As my son, Zubair, and I waited for our connecting flight to Philadelphia at Washington’s National Airport on new year’s eve, the beautiful, newly-built airport — a masterpiece of modern architecture — looked desolate and forlorn. Only a few shops and restaurants were open and there were even fewer customers. In the aftermath of the Sept 11 terrorist attacks, the airport had been servicing less than half its usual number of flights. We were the only passengers on the commuter plane to Philadelphia, apart from two others that turned out to be US Sky Marshals. After landing at Madrid’s airport, we found the custom and passport check procedures chaotic, somewhat reminiscent of the situation one expects in developing countries. Zubair has acquired an elementary knowledge of Spanish which proved helpful to us throughout the trip.
We took a train from Madrid to Cordoba on the day of our arrival. The ride was both comfortable and enjoyable. Lunch was served on the train with proper crockery and cutlery — a luxury that is fast becoming history on aeroplanes. Cordoba is a small city now and the train station reflects its current diminished stature. However, in its glory days in the 10th Century, when it served as the seat of the western Islamic Caliphate and a vast empire, it is reported to have had 113,000 homes, 70 libraries, numerous mosques and miles of illuminated and paved roads, facilities unrivalled in the rest of Europe. Travellers visiting the city were struck with awe and admiration. Only Baghdad, the capital of the Abbasid Caliphate and Constantinople, the seat of the Byzantine Empire, could rival it in magnificence.
We had reserved hotel accommodation in the old Jewish quarters in Cordoba, said to have changed little during the past thousand years. With its narrow lanes, whitewashed houses and neatly arranged patios, the quarter gives the appearance of a mediaeval enclave. It is surrounded by a massive ancient city wall and all the historic sites, the Jamia Qurtuba, (now Mezquita of Cordoba), Roman Bridge and Madinat al-Zahra, the fabled city built by Caliph Abd-al-Rehman III, were in easy reach. Orange groves, laden with fruits, are a ubiquitous sight in Cordoba, adorning pavements and private homes.
For a long time, the Spanish skipped the Islamic period of their nation’s history, pretending as if it did not exist and characterizing it as an era of the colonial occupation of their land. As commented by a visiting Turkish-American young lady whom we happened to meet at the mosque while waiting in line, “The realization has finally come that the Arabs made a major contribution to Spanish civilization and that era is an integral part of the country’s history.” This realization is manifest in several ways. Within a few yards of our hotel, we saw a statue erected by the city of Abn Rushd (Averroes in the West) (1126-1188 AD) — the celebrated Muslim physician and philosopher who reinterpreted the work of Aristotle for western scholars. Close by stands the statue of Musa-ibn-Maymun (Maimonides in the West), a most renowned Jewish physician, philosopher and rabbi of the Middle Ages who was born in Cordoba in 1135 AD. He spent most of his working life in Cairo as the personal physician of Sultan Salah Uddin. Several other statues of lesser-known Muslim poets and thinkers also brighten the city parks and thoroughfares.

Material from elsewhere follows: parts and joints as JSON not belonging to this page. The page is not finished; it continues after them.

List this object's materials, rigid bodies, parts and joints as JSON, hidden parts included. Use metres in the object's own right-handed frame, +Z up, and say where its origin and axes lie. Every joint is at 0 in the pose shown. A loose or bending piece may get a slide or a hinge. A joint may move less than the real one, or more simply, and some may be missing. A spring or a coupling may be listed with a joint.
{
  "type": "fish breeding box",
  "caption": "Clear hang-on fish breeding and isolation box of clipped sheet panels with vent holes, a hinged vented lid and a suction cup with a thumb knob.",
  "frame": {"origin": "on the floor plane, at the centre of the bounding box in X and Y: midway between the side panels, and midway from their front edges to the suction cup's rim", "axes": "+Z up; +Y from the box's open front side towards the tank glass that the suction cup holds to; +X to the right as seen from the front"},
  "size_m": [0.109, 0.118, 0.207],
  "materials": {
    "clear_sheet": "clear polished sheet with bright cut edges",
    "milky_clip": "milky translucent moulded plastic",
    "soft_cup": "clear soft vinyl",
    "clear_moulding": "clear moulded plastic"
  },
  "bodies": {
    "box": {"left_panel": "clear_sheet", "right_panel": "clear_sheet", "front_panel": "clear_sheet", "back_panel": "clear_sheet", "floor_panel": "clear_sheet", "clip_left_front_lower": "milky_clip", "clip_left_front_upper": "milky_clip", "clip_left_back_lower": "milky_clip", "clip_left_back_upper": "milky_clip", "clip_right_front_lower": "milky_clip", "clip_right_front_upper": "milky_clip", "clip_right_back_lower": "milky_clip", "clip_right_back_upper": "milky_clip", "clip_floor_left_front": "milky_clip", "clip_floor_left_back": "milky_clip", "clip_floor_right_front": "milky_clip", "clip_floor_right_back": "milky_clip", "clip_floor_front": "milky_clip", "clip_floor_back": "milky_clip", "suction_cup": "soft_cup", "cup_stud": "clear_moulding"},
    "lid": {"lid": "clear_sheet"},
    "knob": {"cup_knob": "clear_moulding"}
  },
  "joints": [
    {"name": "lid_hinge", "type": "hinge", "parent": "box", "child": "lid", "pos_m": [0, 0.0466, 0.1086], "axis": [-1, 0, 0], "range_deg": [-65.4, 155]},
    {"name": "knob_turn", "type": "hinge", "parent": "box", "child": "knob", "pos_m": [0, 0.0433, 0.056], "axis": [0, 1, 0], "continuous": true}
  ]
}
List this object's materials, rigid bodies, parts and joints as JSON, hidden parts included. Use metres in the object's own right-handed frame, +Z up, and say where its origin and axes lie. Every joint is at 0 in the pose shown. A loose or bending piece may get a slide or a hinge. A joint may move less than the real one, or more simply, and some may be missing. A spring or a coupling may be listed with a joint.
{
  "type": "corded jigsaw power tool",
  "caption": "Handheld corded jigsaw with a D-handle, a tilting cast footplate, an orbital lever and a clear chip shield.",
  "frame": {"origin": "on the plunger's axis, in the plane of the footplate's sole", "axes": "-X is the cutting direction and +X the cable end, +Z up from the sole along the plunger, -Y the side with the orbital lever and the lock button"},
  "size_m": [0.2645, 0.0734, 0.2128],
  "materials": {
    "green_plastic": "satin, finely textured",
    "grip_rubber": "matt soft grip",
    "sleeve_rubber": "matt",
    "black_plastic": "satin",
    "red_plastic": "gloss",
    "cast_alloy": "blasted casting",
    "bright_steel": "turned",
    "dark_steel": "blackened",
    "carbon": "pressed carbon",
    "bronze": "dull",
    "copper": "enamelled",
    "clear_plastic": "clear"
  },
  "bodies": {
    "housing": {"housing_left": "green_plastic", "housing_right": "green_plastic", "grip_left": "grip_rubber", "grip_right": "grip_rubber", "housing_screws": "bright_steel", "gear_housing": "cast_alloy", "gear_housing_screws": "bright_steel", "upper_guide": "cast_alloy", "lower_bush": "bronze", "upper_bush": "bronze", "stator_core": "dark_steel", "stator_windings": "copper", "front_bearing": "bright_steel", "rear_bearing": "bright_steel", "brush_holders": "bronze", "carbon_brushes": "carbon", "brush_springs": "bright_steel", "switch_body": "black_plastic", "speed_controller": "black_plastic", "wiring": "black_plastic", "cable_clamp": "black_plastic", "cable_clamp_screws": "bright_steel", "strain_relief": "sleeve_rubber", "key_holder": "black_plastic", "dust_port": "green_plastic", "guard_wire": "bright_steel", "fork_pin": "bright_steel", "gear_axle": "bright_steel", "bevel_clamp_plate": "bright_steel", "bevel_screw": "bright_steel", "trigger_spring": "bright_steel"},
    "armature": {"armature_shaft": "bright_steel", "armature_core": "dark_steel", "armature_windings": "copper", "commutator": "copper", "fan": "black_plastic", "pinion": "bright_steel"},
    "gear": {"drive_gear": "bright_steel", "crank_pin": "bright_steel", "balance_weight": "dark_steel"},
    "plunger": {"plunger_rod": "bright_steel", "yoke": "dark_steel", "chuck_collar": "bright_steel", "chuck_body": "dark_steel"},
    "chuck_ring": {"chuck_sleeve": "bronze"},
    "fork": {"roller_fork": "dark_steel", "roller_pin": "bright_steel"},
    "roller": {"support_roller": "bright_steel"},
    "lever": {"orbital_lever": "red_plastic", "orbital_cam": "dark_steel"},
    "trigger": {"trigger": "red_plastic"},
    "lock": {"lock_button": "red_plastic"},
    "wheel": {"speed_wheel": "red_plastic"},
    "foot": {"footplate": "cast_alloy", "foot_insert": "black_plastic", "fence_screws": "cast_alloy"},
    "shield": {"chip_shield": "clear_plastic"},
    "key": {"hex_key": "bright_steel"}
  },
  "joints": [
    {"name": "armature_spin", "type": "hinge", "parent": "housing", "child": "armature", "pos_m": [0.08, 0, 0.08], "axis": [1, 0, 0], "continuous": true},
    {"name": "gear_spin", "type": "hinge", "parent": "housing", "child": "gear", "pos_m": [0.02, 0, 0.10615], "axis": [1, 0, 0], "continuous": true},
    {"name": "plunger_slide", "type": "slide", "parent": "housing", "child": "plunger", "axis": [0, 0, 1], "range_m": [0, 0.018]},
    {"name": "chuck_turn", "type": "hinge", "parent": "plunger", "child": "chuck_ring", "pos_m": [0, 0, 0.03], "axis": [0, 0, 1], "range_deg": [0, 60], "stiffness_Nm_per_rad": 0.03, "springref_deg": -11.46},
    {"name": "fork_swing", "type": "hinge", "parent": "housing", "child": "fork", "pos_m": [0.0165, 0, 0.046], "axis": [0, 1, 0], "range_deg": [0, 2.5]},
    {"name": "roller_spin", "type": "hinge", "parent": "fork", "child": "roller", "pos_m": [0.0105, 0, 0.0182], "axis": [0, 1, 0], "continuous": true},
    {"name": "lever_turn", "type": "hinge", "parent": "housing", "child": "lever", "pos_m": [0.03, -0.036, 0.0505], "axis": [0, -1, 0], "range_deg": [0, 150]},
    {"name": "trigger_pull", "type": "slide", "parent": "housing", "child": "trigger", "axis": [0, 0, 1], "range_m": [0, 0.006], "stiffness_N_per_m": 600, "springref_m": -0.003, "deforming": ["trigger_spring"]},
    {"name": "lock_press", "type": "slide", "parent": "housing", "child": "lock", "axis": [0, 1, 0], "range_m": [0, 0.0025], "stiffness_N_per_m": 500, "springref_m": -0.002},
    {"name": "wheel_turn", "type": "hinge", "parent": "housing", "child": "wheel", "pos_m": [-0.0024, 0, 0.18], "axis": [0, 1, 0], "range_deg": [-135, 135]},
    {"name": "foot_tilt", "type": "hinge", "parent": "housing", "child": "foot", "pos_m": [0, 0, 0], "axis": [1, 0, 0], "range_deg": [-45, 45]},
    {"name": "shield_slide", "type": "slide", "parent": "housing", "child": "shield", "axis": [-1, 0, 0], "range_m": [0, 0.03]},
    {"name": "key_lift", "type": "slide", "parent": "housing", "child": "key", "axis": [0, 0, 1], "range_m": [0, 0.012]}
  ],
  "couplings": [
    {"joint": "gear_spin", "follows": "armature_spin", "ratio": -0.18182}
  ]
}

The most venerated monument in Cordoba is, of course, the Friday Mosque, which is now known as a mosque/cathedral and attracts a large number of tourists. The mosque fell prey to the universal rule of the day that the places of worship change hands following military conquests. They belonged to the victors, no longer the vanquished. The mosque was built by Amir Abd-al-Rehman I, the first Umaiyad Amir of Cordoba, in 785A.D. It was subsequently expanded by his successors, Abd-al-Rehman II and Al Hakam, who added an exquisite Mehrab (pillar). The mosque’s outer quadrangle, used to perform Wuzo (ablutions) in the olden days, today is covered with orange trees. The mosque itself is vast in size and completely covered with very little natural light coming in. A visitor is stunned by the sight of forest of graceful arches and pillars, some 850 of them, built with Granite marble and Jasper.

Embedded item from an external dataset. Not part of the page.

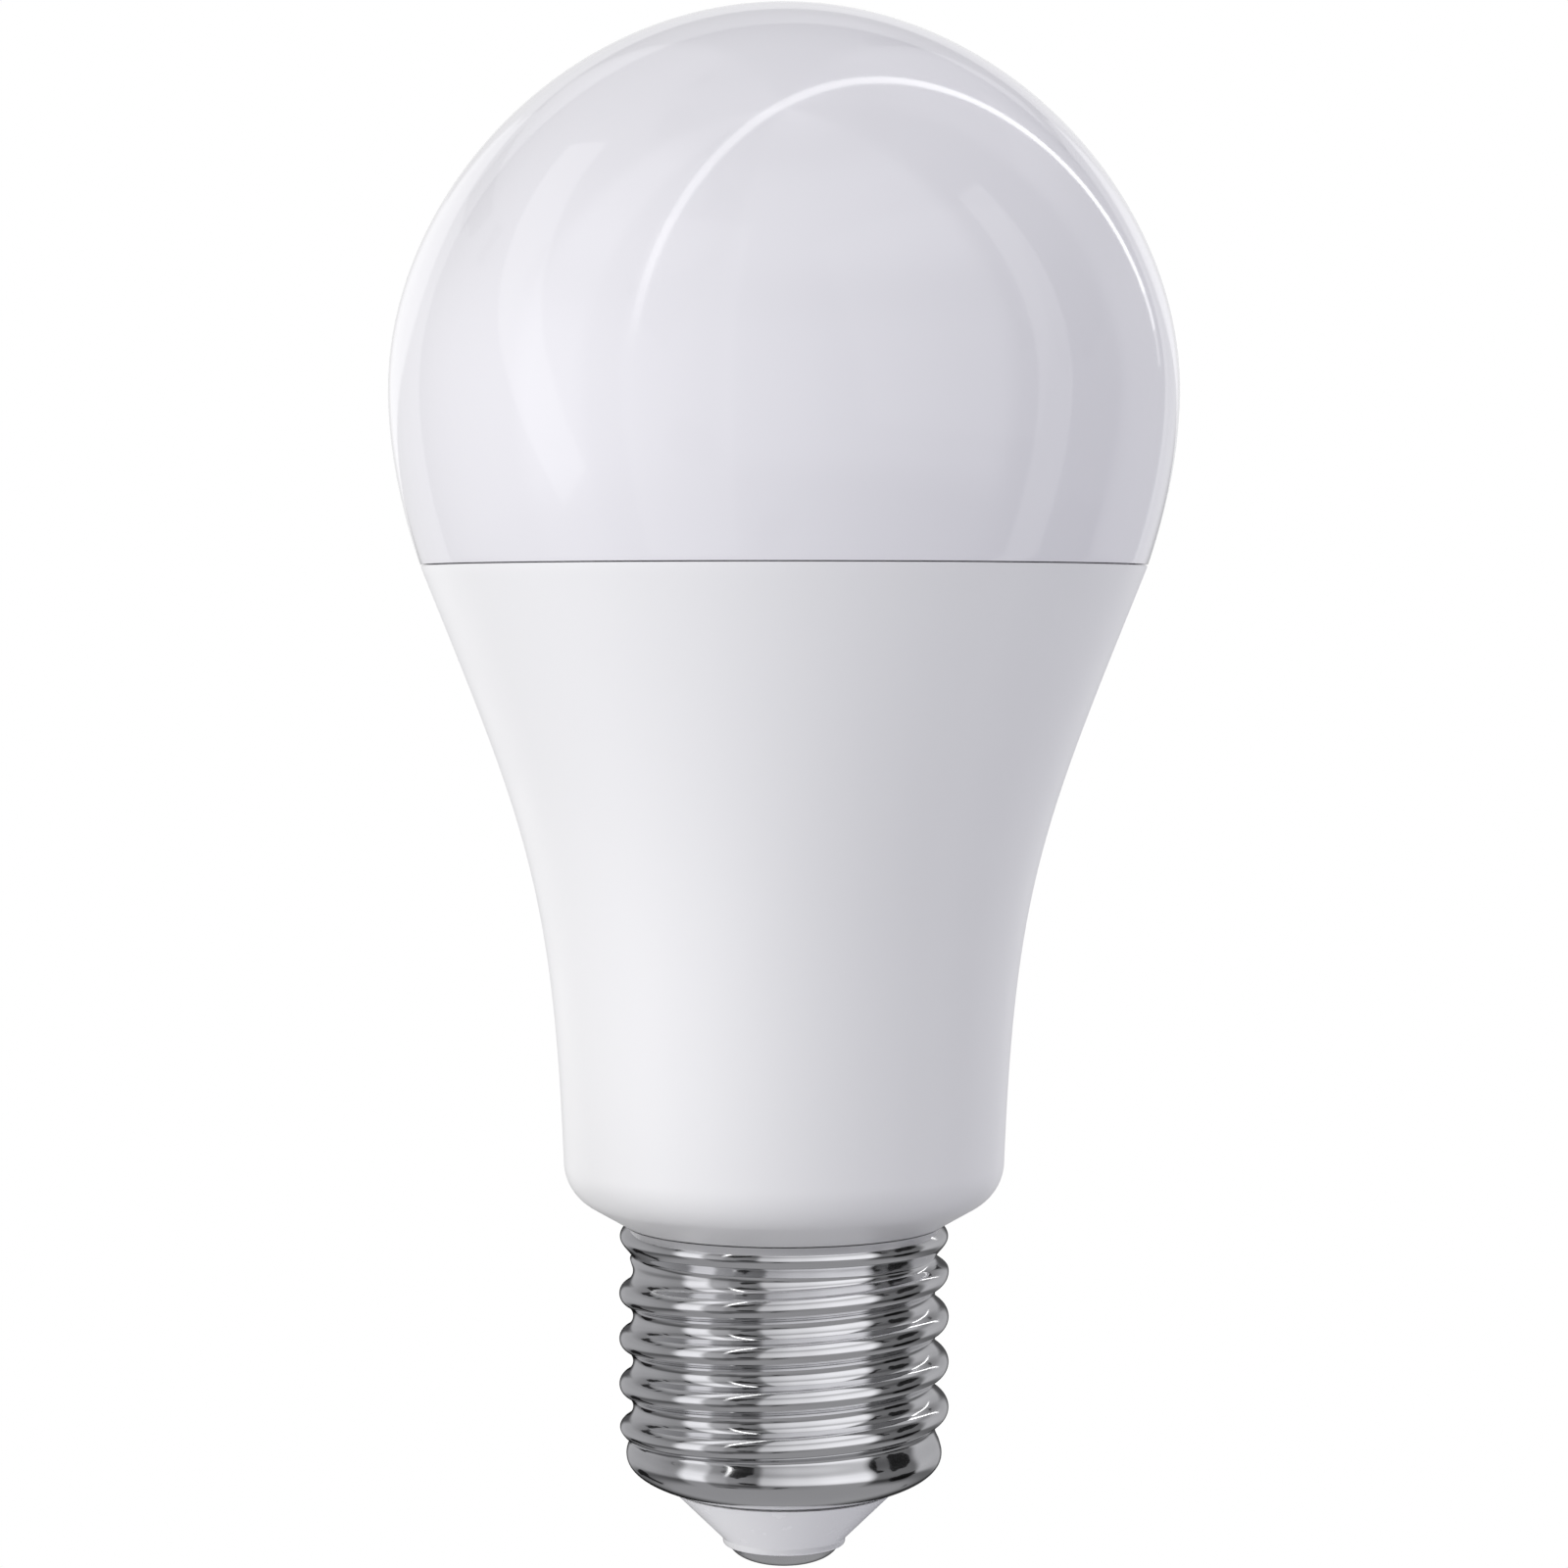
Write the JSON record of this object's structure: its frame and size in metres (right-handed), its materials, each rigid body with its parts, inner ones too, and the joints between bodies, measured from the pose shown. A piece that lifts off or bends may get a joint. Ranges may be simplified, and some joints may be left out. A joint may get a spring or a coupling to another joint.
{
  "type": "smart light bulb",
  "caption": "Pear-shaped LED lamp: glossy opal dome over a flared satin white body, ending in a nickel screw cap with a white insulator and a centre contact.",
  "frame": {"origin": "middle of the flat end face of the centre contact, on the lamp axis", "axes": "+Z along the lamp axis from the centre contact to the top of the dome; the driver board lies in the plane of X and Z, and the wireless module stands on its +Y side"},
  "size_m": [0.0624, 0.0624, 0.1238],
  "materials": {
    "opal_diffuser": "glossy opal polycarbonate, cool white",
    "white_housing": "satin moulded white polymer",
    "clear_silicone": "translucent cured silicone",
    "drawn_aluminium": "bare deep-drawn sheet",
    "thermal_grease": "matt grey paste",
    "white_led_board": "white solder mask on an aluminium core",
    "cool_phosphor": "yellow phosphor in a white package",
    "warm_phosphor": "orange phosphor in a white package",
    "rgb_package": "clear lens in a white package",
    "zinc_screw": "bright zinc plate",
    "green_circuit_board": "green solder mask on glass epoxy",
    "black_epoxy": "black moulded epoxy",
    "capacitor_sleeve": "dark blue shrink film over an aluminium can",
    "ferrite": "dark sintered ferrite",
    "copper_winding": "enamelled copper wire",
    "blue_epoxy": "dipped epoxy",
    "resistor_body": "enamelled ceramic",
    "heat_shrink": "black shrink tube",
    "tinned_steel": "tin-plated sheet",
    "red_wire": "satin insulation",
    "black_wire": "satin insulation",
    "nickel_shell": "polished nickel plate on brass sheet",
    "white_insulator": "moulded white thermoset",
    "nickel_contact": "nickel-plated brass button"
  },
  "bodies": {
    "root": {"diffuser_dome": "opal_diffuser", "outer_housing": "white_housing", "dome_adhesive": "clear_silicone", "heat_sink_cup": "drawn_aluminium", "thermal_grease": "thermal_grease", "led_board": "white_led_board", "cool_white_led_1": "cool_phosphor", "cool_white_led_2": "cool_phosphor", "cool_white_led_3": "cool_phosphor", "cool_white_led_4": "cool_phosphor", "cool_white_led_5": "cool_phosphor", "cool_white_led_6": "cool_phosphor", "warm_white_led_1": "warm_phosphor", "warm_white_led_2": "warm_phosphor", "warm_white_led_3": "warm_phosphor", "warm_white_led_4": "warm_phosphor", "warm_white_led_5": "warm_phosphor", "warm_white_led_6": "warm_phosphor", "rgb_led_1": "rgb_package", "rgb_led_2": "rgb_package", "rgb_led_3": "rgb_package", "rgb_led_4": "rgb_package", "board_screw_1": "zinc_screw", "board_screw_2": "zinc_screw", "driver_board": "green_circuit_board", "wireless_module_board": "green_circuit_board", "bridge_rectifier": "black_epoxy", "driver_ic": "black_epoxy", "led_driver_ic": "black_epoxy", "module_pin_header": "black_epoxy", "led_pin_header": "black_epoxy", "input_capacitor": "capacitor_sleeve", "output_capacitor": "capacitor_sleeve", "transformer_core": "ferrite", "choke_core": "ferrite", "transformer_winding": "copper_winding", "choke_winding": "copper_winding", "varistor": "blue_epoxy", "fuse_resistor": "resistor_body", "fuse_sleeve": "heat_shrink", "wireless_shield_can": "tinned_steel", "live_wire": "red_wire", "neutral_wire": "black_wire", "screw_shell": "nickel_shell", "cap_insulator": "white_insulator", "centre_contact": "nickel_contact"}
  },
  "joints": []
}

The Spanish government has done an excellent job of the restoration that is constantly going on, and has now successfully recreated and restored some of the original beauty of the mosque. The main building is surrounded by numerous small Catholic chapels, all highly ornamented with gilded artwork. When we visited the mosque, it was early morning and a chilly breeze was blowing outside. It was cold inside and the mosque was suffused with a mysterious, soothing milky light emitted by many ornate Moorish lamps hanging by the ceilings.
The Muslim/Arab power in Spain reached its zenith during the reign of Abd-al-Rehman III (912-961A.D.), when almost all the Iberian Peninsula was unified and he assumed the title of Caliph. His reign was characterized by complete religious tolerance and Jews and Christians rose to positions of power and eminence. In 930A.D., he built the sumptuous city of Madinat al-Zahra, in honour of one of his favourite wives. It was located only a few miles from Cordoba, on the slopes of Sierra Morena. Excavation work has been in progress for many years and some ruins of this majestic city have been uncovered.
The government is now attempting to painstakingly recreate some of its past splendour. The main throne room where the Caliph received ambassadors and dignitaries has been largely restored to its original style. It is said that here, in the past, stood a shallow bowl of mercury which shimmered with reflected sunbeams, dazzling royal visitors. Even today, the view from the upper reaches of the vast vista below is breathtaking. The beautiful city of the Caliph Abd-al-Rehman III had only a brief life span. Barely 80 years after its birth, Madinat al-Zahra was ransacked and destroyed by marauding Barber tribesmen from North Africa. Weakened and devastated by internecine fighting, Cordoba was finally conquered by King Fernando III in 1236.
As we prepared to leave Cordoba for Granada, the clouds started to lift and the once mighty capital of the western Muslim empire glistened in brilliant sunshine under a deep blue sky. The city might have lost its worldly power, but its enchanting natural beauty remains eternal.